There is a growing interest in alternative transport fuels. There are two underlying reasons for this interest; the desire to decrease the environmental impact of transports and the need to compensate for the declining availability of petroleum. In the light of both these factors the Diesel Dual Fuel, DDF, engine is an attractive concept. The primary fuel of the DDF engine is methane, which can be derived both from renewables and from fossil sources. Methane from organic waste; commonly referred to as biomethane, can provide a reduction in greenhouse gases unmatched by any other fuel. The DDF engine is from a combustion point of view a hybrid between the diesel and the otto engine and it shares characteristics with both.
This work identifies the main challenges of DDF operation and suggests methods to overcome them. Injector tip temperature and pre-ignitions have been found to limit performance in addition to the restrictions known from literature such as knock and emissions of NOx and HC. HC emissions are especially challenging at light load where throttling is required to promote flame propagation. For this reason it is desired to increase the lean limit in the light load range in order to reduce pumping losses and increase efficiency. It is shown that the best results in this area are achieved by using early diesel injection to achieve HCCI/RCCI combustion where combustion phasing is controlled by the ratio between diesel and methane. However, even without committing to HCCI/RCCI combustion and the difficult control issues associated with it, substantial gains are accomplished by splitting the diesel injection into two and allocating most of the diesel fuel to the early injection. HCCI/RCCI and PPCI combustion can be used with great effect to reduce the emissions of unburned hydrocarbons at light load.
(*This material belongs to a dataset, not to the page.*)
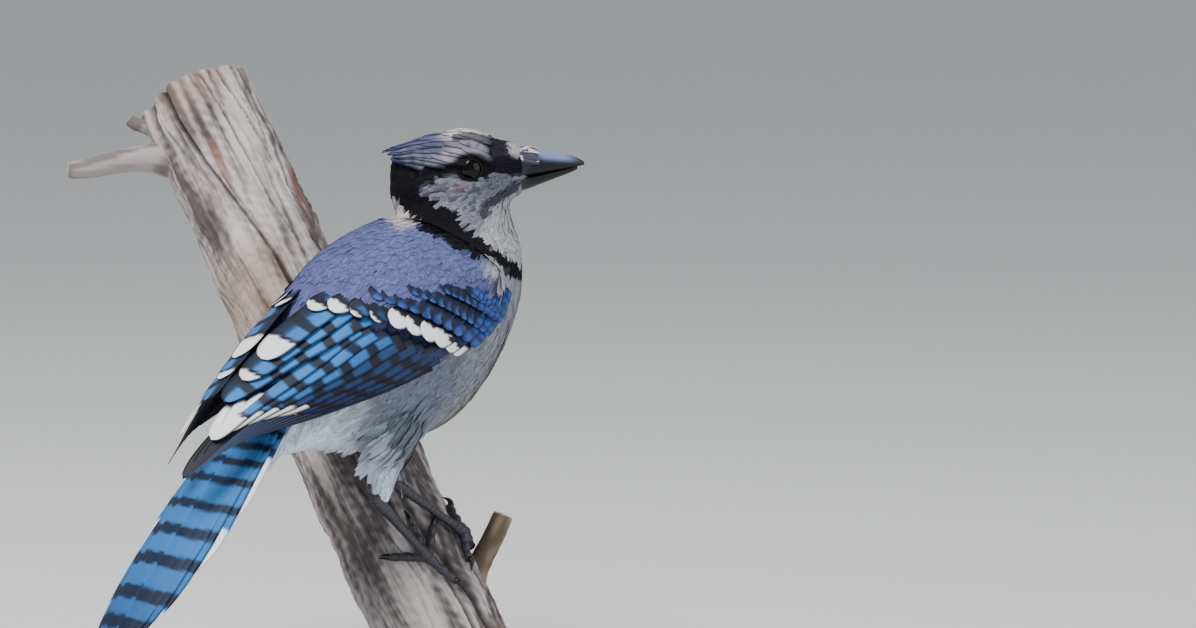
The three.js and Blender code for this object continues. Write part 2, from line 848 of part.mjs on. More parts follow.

At high load, the challenges that need to be overcome are mostly related to heat. Injector tip temperatures need to be observed since the cooling effect of diesel flow through the nozzle is largely removed. Through investigation and modeling it is shown that the cooling effect of the diesel fuel occurs as the fuel resides injector between injections and not during the actual injection event. For this reason; fuel residing close to the tip absorbs more heat and as a result the dependence of tip temperature on diesel substitution rate is highly non-linear. The problem can be reduced greatly by improved cooling around the diesel injector. Knock and preignitions are limiting the performance of the engine and the behavior of each and how they are affected by gas quality needs to be determined. Based on experiences from this project where pure methane has been used as fuel; preignitions impose a stricter limit on engine operation than knock.